Insomma, il napoletano, nella gerarchia della sottotitolazione televisiva e web, è un dialetto trattato alla stregua di una lingua, nell'ottica del considerare la possibilità che lo spettatore sia disposto al patto di ascoltare qualcosa che non capirà, decifrandolo con l'ausilio dalla lettura. La Tv non costringe la persona inquadrata ad adattarsi alle circostanze linguistiche, ma si adatta, perché chi guarda è pronto a un intreccio tra codici.
A riprova di un interesse di mercato concreto verso il napoletano parlato, c'è da ricordare che proprio quest'anno il direttore artistico del Festival di Sanremo, Amadeus, ha scelto di cambiare il regolamento della kermesse per accogliere una canzone interamente cantata in dialetto.
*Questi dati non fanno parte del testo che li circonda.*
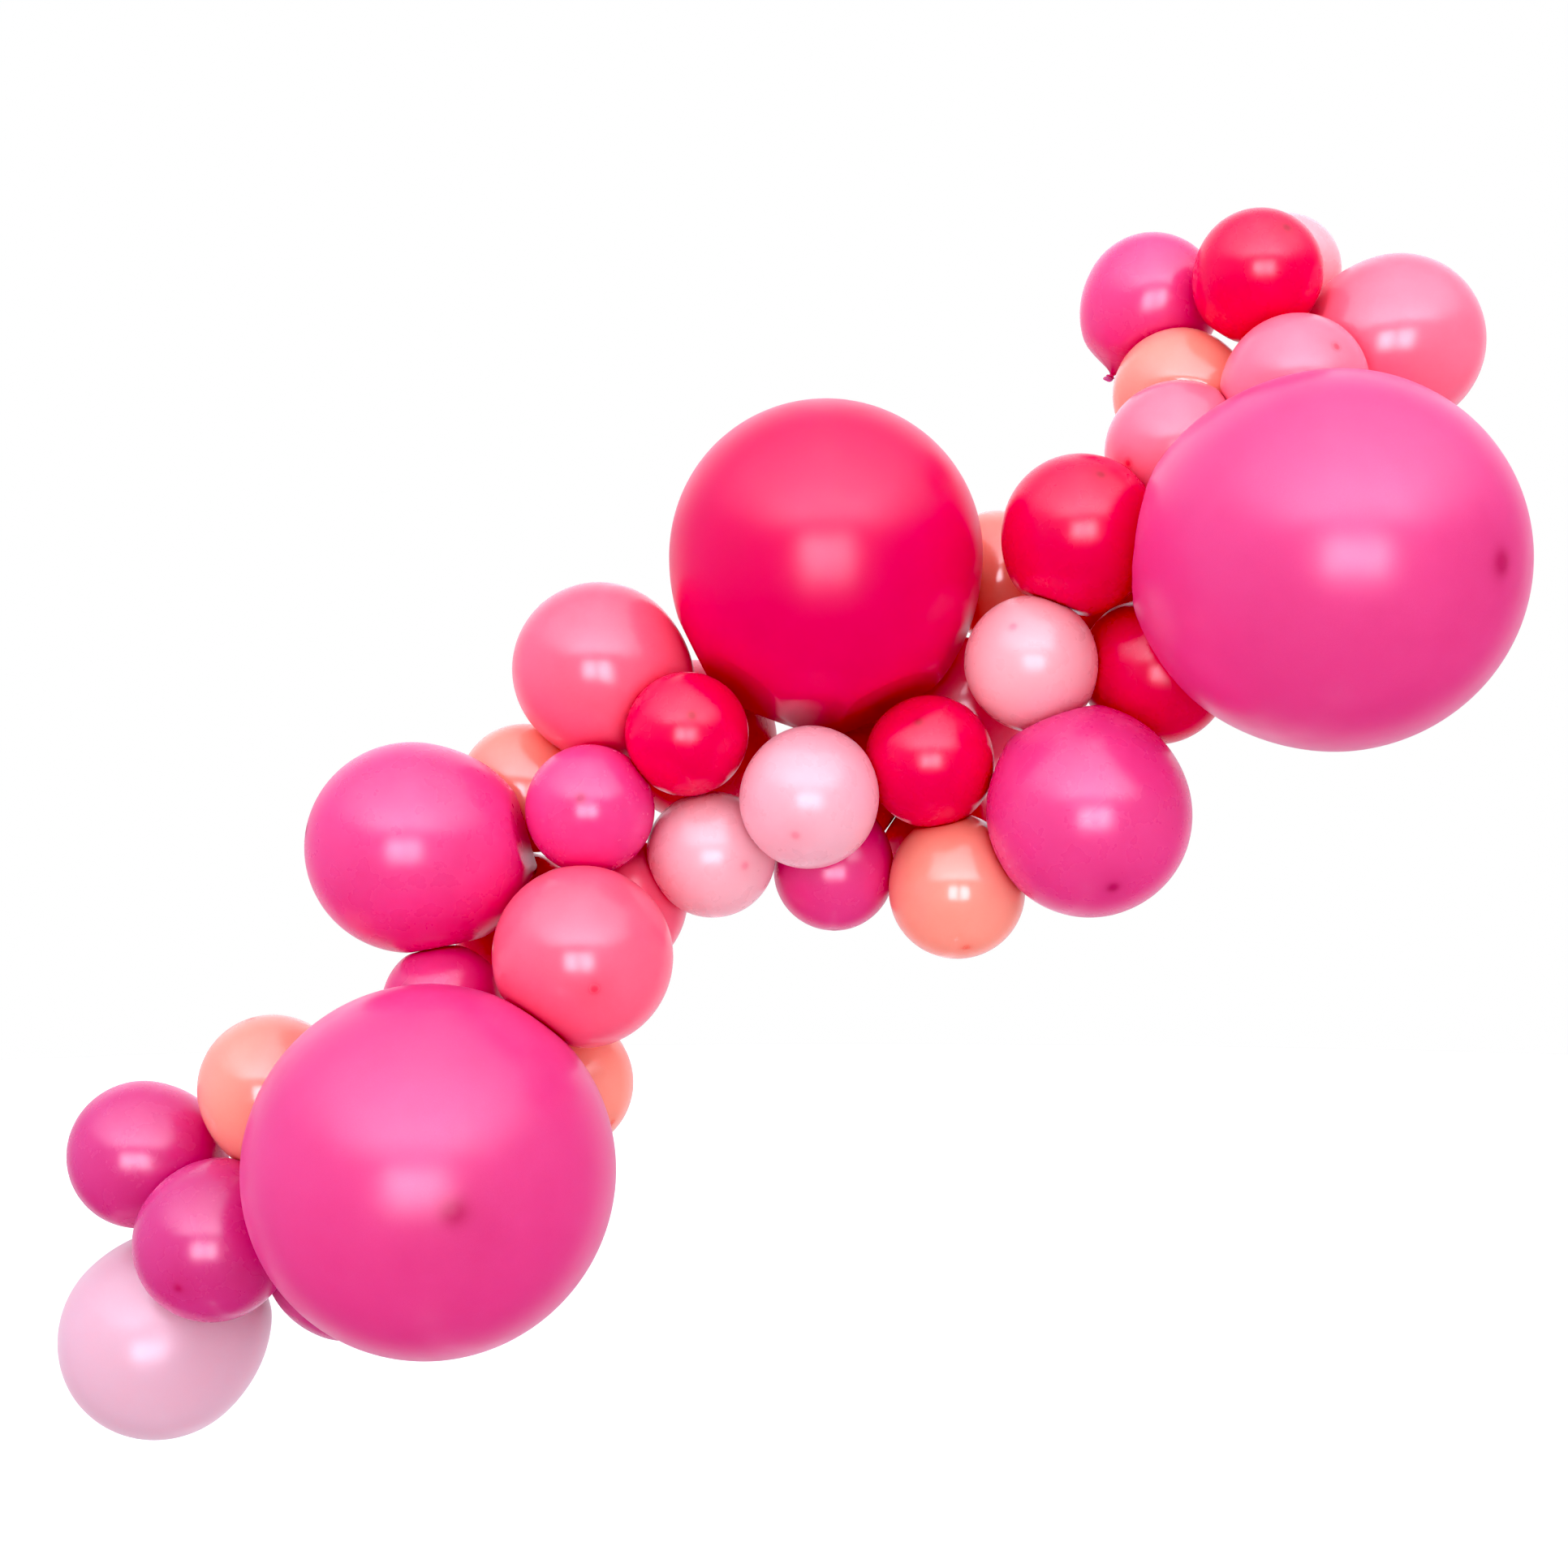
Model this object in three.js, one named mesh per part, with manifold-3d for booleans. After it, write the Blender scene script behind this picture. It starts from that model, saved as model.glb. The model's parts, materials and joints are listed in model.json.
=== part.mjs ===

Geolier a Sanremo, a suo modo, è rappresentazione massima di questo fenomeno linguistico e della maggiore disponibilità verso l'espressione dialettale napoletana, campana in generale, ma anche verso le realtà particolari. Se una volta il dialetto andava tenuto a bada, oggi va lasciato libero. Una differenza netta, indice del nostro tempo.